PCRDiffusion: Diffusion Probabilistic Models for Point Cloud Registration

Yue Wu,Yongzhe Yuan,Xiaolong Fan,Xiaoshui Huang,Maoguo Gong,Qiguang Miao
DOI: https://doi.org/10.48550/arXiv.2312.06063
2023-12-11
Abstract:We propose a new framework that formulates point cloud registration as a denoising diffusion process from noisy transformation to object transformation. During training stage, object transformation diffuses from ground-truth transformation to random distribution, and the model learns to reverse this noising process. In sampling stage, the model refines randomly generated transformation to the output result in a progressive way. We derive the variational bound in closed form for training and provide implementations of the model.
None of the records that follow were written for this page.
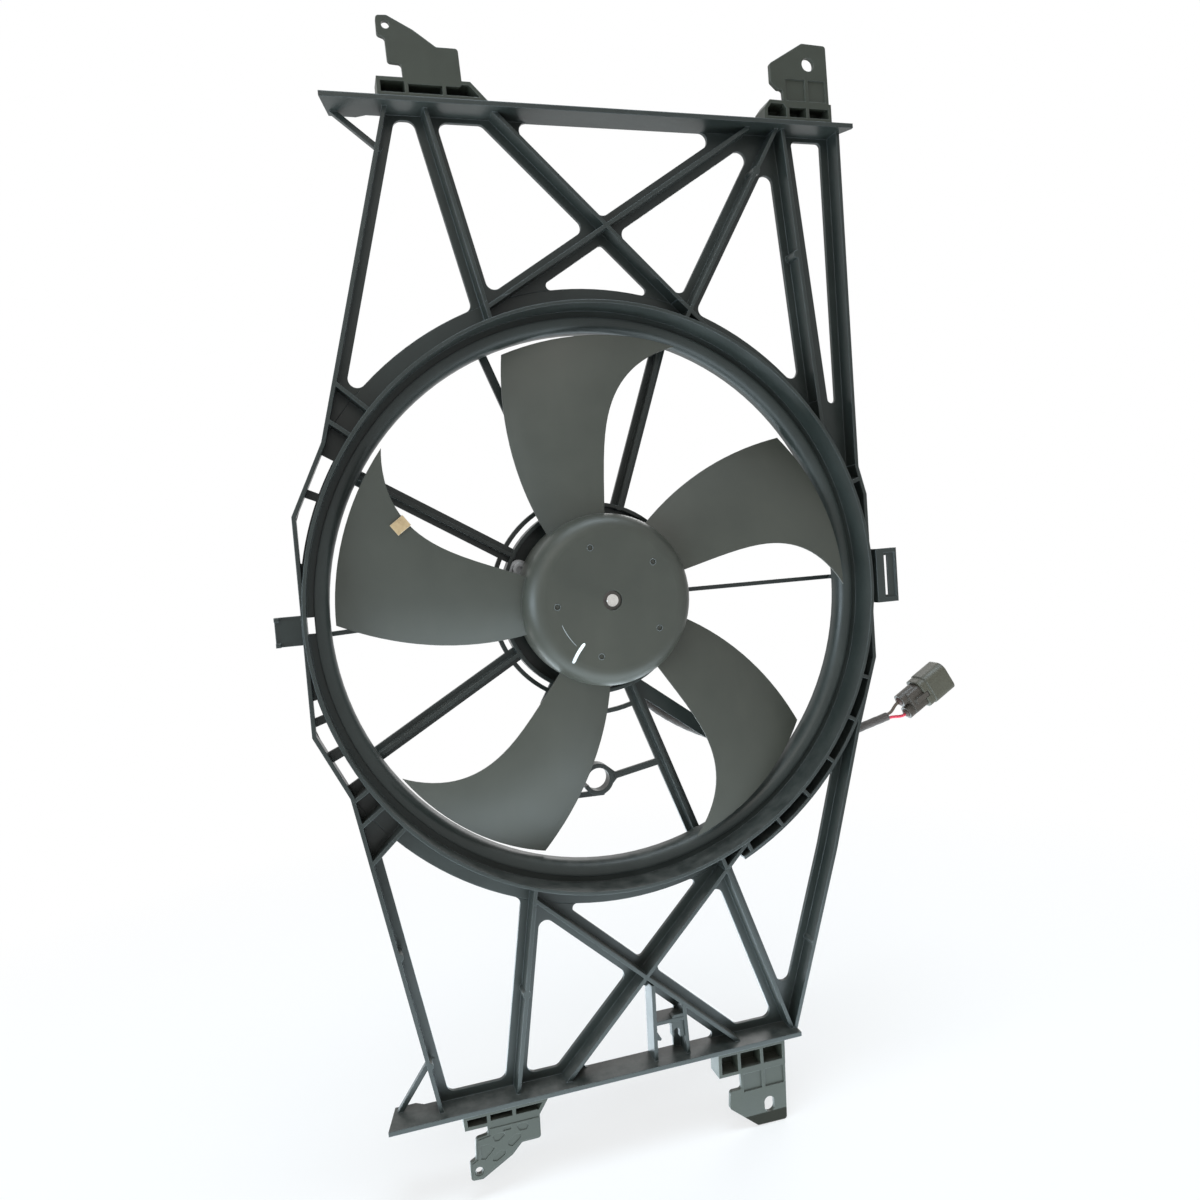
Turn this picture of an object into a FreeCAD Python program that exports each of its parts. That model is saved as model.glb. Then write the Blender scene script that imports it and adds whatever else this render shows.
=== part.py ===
import FreeCAD, Part
import math
import os

# Radiator cooling fan of a compact car, in millimetres.
# The fan axis is Y, the radiator lies in front at -Y, air flows along +Y and +Z is up.
# The origin is on the fan axis in the plane of the front rim.

# Fan wheel
tip_radius = 173.0
blade_count = 5
blade_lead_angle = 15.5
blade_lead_sweep = 16.8
blade_lead_power = 3.8
blade_trail_angle = 55.5
blade_trail_sweep = 19.0
blade_lead_y = (15.0, 9.0)
blade_trail_y = (26.0, 29.5)
blade_camber = (1.0, 3.0)
blade_thickness = (3.2, 2.4)
blade_edge_thickness = 1.2
blade_stations = 7

# Hub cup of the wheel
hub_radius = 57.0
hub_front_y = 2.0
hub_back_y = 36.0
hub_wall = 2.5
hub_edge_radius = 12.0
hub_boss_radius = 10.0
hub_boss_back_y = 19.0
hub_recess_radius = 6.5
hub_recess_depth = 3.0
hub_rib_count = 10
hub_rib_thickness = 1.8
hub_rib_back_y = 12.0
dimple_circle_radius = 37.2
dimple_radius = 2.0
dimple_depth = 0.8
dimple_angle = 37.8

# Shroud ring section, from the throat outward
tip_clearance = 3.0
bell_radius = 8.0
lip_width = 1.2
channel_width = 4.6
rim_wall = 2.2
ring_wall = 2.2
ring_back_y = 30.0
annulus_width = 12.0
rail_inset = 8.5
left_rail_inset = 11.1

# Ribbed frame
web_front_y = 20.0
web_thickness = 2.5
rib_front_y = 8.0
rib_thickness = 2.5
member_width = 13.5
edge_width = 8.2
opening_corner = 5.5
slim_corner = 3.0
slim_opening = 2700.0
smallest_opening = 300.0
bar_top_z = 311.5
bar_bottom_z = -317.0
bar_thickness = 3.0
bar_front_y = 1.0
bar_flare_y = 26.0
top_strip = 3.0
bottom_strip = 5.5
boss_radius = 2.7

# Mounting tabs
tab_front_y = 2.0
tab_thickness = 3.0
tab_wall = 2.2
tab_pocket_back_y = 16.5
tab_corner = 2.0
tab_recess_depth = 1.0
bolt_hole_radius = 4.5
pin_hole_radius = 2.45
slot_width = 7.5
slot_length = 11.0

# Side clips
clip_thickness = 2.5
left_clip_reach = 15.7
left_clip_height = 18.0
right_clip_reach = 16.5
right_clip_height = 38.0
right_clip_slot_width = 1.8
right_clip_slot_height = 28.0

# Motor carrier
carrier_back_y = 50.0
carrier_flange = 2.5
carrier_rib_front_y = 41.0
carrier_clearance = 4.0
carrier_width = 16.0
spoke_width = 10.0
thin_spoke_width = 3.0
leg_clearance = 2.2
leg_depth = 6.6
guard_clearance = 3.5
guard_width = 3.0
carrier_boss_radius = 5.0
carrier_boss_length = 8.0

# Motor
shaft_radius = 4.0
shaft_front_y = 2.6
shaft_back_y = 86.0
can_radius = 46.0
can_wall = 2.0
can_front_y = 24.0
can_back_y = 82.0
nose_radius = 11.0
nose_length = 3.5
bearing_radius = 8.0
bearing_length = 8.5
cap_thickness = 3.0
core_radius = 30.0
core_y = (38.0, 64.0)
core_slots = 12
winding_radius = 27.0
winding_length = 4.8
commutator_radius = 11.0
commutator_y = (70.0, 77.0)
magnet_gap = 1.5
magnet_y = (35.0, 67.0)
magnet_half_angle = 66.0
brush_width = 5.0
brush_length = 11.0
spring_length = 8.0
spring_wire = 0.8
spring_radius = 2.0
spring_turns = 4
spring_gap = 0.1
holder_y = (76.8, 78.8)
screw_count = 3
screw_offset = 11.0
screw_radius = 2.5
screw_head_radius = 4.5
screw_head_height = 3.5
ear_radius = 6.5
screw_angle = 35.0
retainer_thickness = 1.0

# Fits
running_gap = 0.03
fit_gap = 0.05
seat_gap = 0.15

# Balance clip
balance_length = 8.0
balance_depth = 9.0
balance_sheet = 0.8
balance_place = 0.72
balance_seat = 0.3

# Pigtail
sleeve_radius = 3.2
wire_radius = 1.15
barrel_spacing = 11.2
barrel_radius = 5.2
cord_end_gap = 0.35
grommet_radius = 5.5
grommet_length = 4.0
cable_angle = -67.0
cable_y = 62.0
connector_angle = 30.6
connector_length = 42.0
connector_place = (240.1, 45.0, -105.6)

# Sizes that follow from the ones above
bore_radius = tip_radius + tip_clearance
lip_radius = bore_radius + bell_radius
rim_inner_radius = lip_radius + lip_width + channel_width
rim_radius = rim_inner_radius + rim_wall
annulus_radius = rim_radius + annulus_width
right_rail_x = annulus_radius - rail_inset
left_rail_x = annulus_radius - left_rail_inset
leg_radius = bore_radius + ring_wall + leg_clearance
carrier_inner_radius = can_radius + carrier_clearance
carrier_outer_radius = carrier_inner_radius + carrier_width
guard_radius = carrier_outer_radius + guard_clearance + guard_width / 2
screw_circle_radius = can_radius + screw_offset
web_back_y = web_front_y + web_thickness
plate_front_y = carrier_back_y - carrier_flange
REARWARD = FreeCAD.Vector(0, 1, 0)
ORIGIN = FreeCAD.Vector(0, 0, 0)


def polar(radius, degrees):
    """Point (x, z) on a circle about the fan axis."""
    angle = math.radians(degrees)
    return (radius * math.cos(angle), radius * math.sin(angle))


def polygon_face(points, y=0.0):
    """Flat face across the fan axis from (x, z) corners."""
    corners = [FreeCAD.Vector(x, y, z) for x, z in points]
    return Part.Face(Part.makePolygon(corners + [corners[0]]))


def plate(points, y0, y1):
    """Plate across the fan axis, from its (x, z) outline and two depths."""
    return polygon_face(points, y0).extrude(REARWARD * (y1 - y0))


def rounded_plate(points, y0, y1, radius):
    """Plate whose outline corners are rounded inside and outside."""
    face = polygon_face(points, y0)
    for step in (-radius, 2 * radius, -radius):
        face = face.makeOffset2D(step)
    return face.extrude(REARWARD * (y1 - y0))


def disc(radius, y0, y1, centre=(0.0, 0.0)):
    """Solid cylinder along the fan axis direction."""
    base = FreeCAD.Vector(centre[0], y0, centre[1])
    return Part.makeCylinder(radius, y1 - y0, base, REARWARD)


def tube(outer, inner, y0, y1):
    """Hollow cylinder about the fan axis."""
    return disc(outer, y0, y1).cut(disc(inner, y0 - 1, y1 + 1))


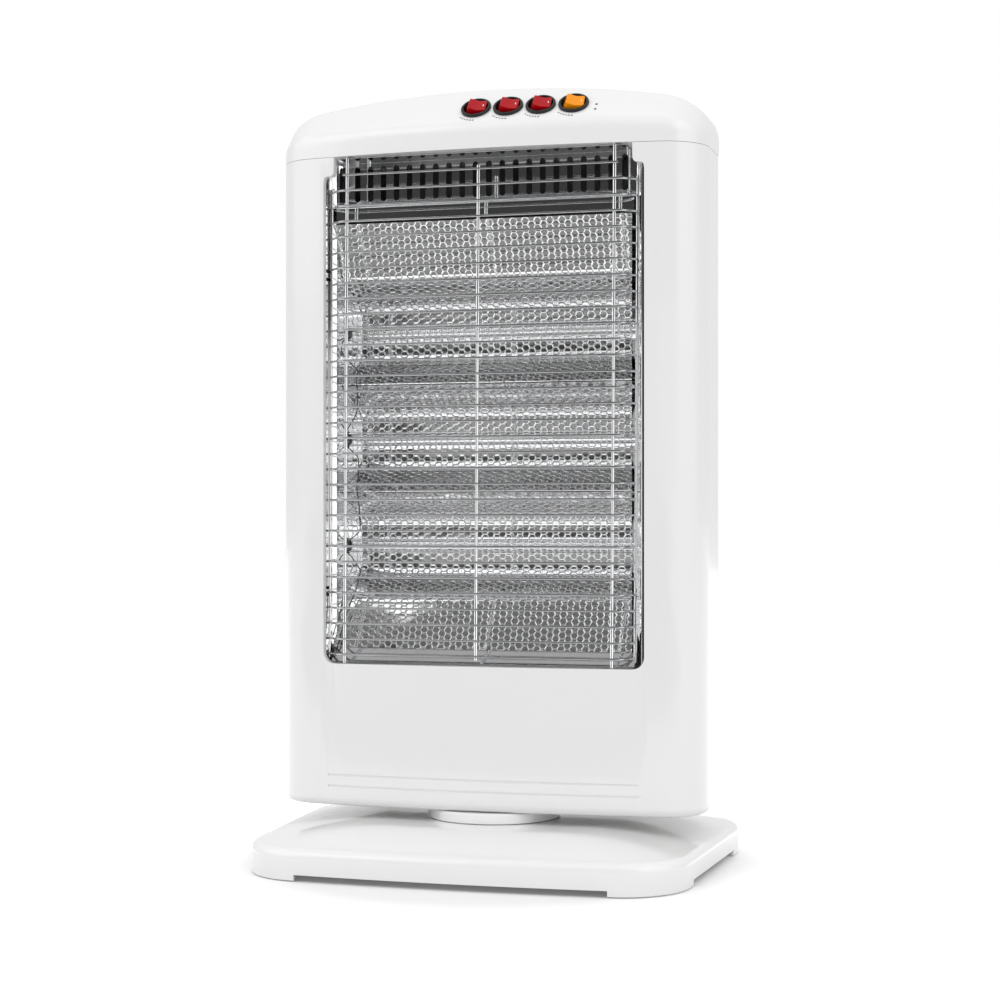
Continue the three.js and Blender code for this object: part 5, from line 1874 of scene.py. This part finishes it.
    def vent_panel(self) -> None:
        """Builds the upper panel with its row of upright slots."""
        line = [
            (self.vent_y, self.panel_high),
            (self.vent_y, self.vent_low),
            self.vent_fold,
            (self.vent_fold[0], self.vent_lip),
        ]
        span = (-self.vent_half, self.vent_half)
        bends = dict(enumerate(self.vent_bends, 1))
        mesh = folded_sheet(line, Plane.YZ, span, bends, FRONTWARD, self.vent_thickness)
        middle = (self.vent_slot_low + self.vent_slot_high) / 2
        height = self.vent_slot_high - self.vent_slot_low
        cutters = []
        for i in range(self.vent_slots):
            x = self.vent_middle + (i - (self.vent_slots - 1) / 2) * self.vent_pitch
            shape = obround(x, middle, self.vent_slot_width, height)
            cutters.append(prism(shape, Plane.XZ, self.vent_y - OVERRUN, self.vent_y + OVERRUN))
        mesh = combine(mesh, cutters)
        edges = {"edge_round": 0.6, "edge_segments": 3}
        self.place(mesh, "vent_sheet", BRIGHT_SHEET, ("vent_panel",), **edges)

    def tray(self) -> None:
        """Builds the slanted tray below the reflectors."""
        seat = self.tray_low + self.sheet
        line = [
            (self.tray_front, seat),
            (self.tray_fold, seat),
            (self.flare_bottom[0] - CLEARANCE, self.flare_bottom[1] - CLEARANCE),
        ]
        span, upward = (-self.tray_half, self.tray_half), Vector((0, 0, 1))
        mesh = folded_sheet(line, Plane.YZ, span, {1: self.tray_bend}, upward, self.sheet)
        self.place(mesh, "tray_sheet", SHADED_TRAY_SHEET, ("bottom_tray",))

    def lid(self) -> None:
        """Builds the bright strip that closes the lining under the cap."""
        low, high = self.panel_high - self.lid_sheet, self.panel_high
        rear = self.vent_y - CLEARANCE
        mesh = block((-self.lid_half, self.lid_front, low), (self.lid_half, rear, high))
        self.place(mesh, "lid_strip", BRIGHT_SHEET, edge_round=0.15)

    def heat_shield(self) -> None:
        """Builds the dark sheet between the lining and the rear shell, its dark colour painted
        shade.
        """
        line = [(self.shield_y, self.panel_low), (self.shield_y, self.panel_high)]
        span = (-self.shield_half, self.shield_half)
        mesh = folded_sheet(line, Plane.YZ, span, {}, FRONTWARD, self.sheet)
        placement = Placement("polished_aluminium")
        place_piece(mesh, "heat_shield", SHADED_SHEET, placement)

    def build(self) -> None:
        """Builds the whole lining."""
        self.side_panel(Side.LEFT)
        self.side_panel(Side.RIGHT)
        for index in range(len(self.tubes)):
            self.reflector(index)
        self.vent_panel()
        self.lid()
        self.tray()
        self.heat_shield()


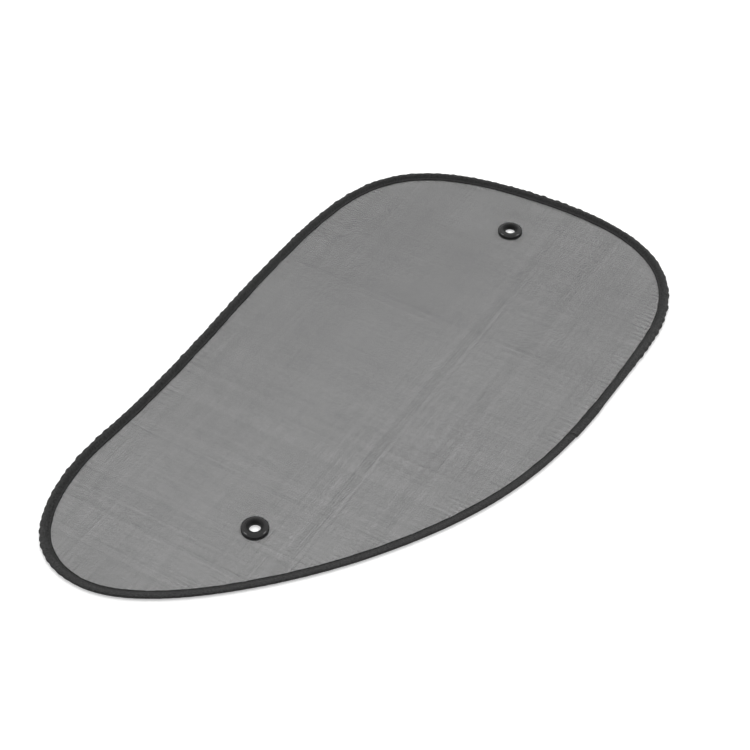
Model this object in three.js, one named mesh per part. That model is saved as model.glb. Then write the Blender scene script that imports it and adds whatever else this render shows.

Our work provides the following crucial findings: (i) In contrast to most existing methods, our framework, Diffusion Probabilistic Models for Point Cloud Registration (PCRDiffusion) does not require repeatedly update source point cloud to refine the predicted transformation. (ii) Point cloud registration, one of the representative discriminative tasks, can be solved by a generative way and the unified probabilistic formulation. Finally, we discuss and provide an outlook on the application of diffusion model in different scenarios for point cloud registration. Experimental results demonstrate that our model achieves competitive performance in point cloud registration. In correspondence-free and correspondence-based scenarios, PCRDifussion can both achieve exceeding 50\% performance improvements.
Computer Vision and Pattern Recognition,Artificial Intelligence
What problem does this paper attempt to address?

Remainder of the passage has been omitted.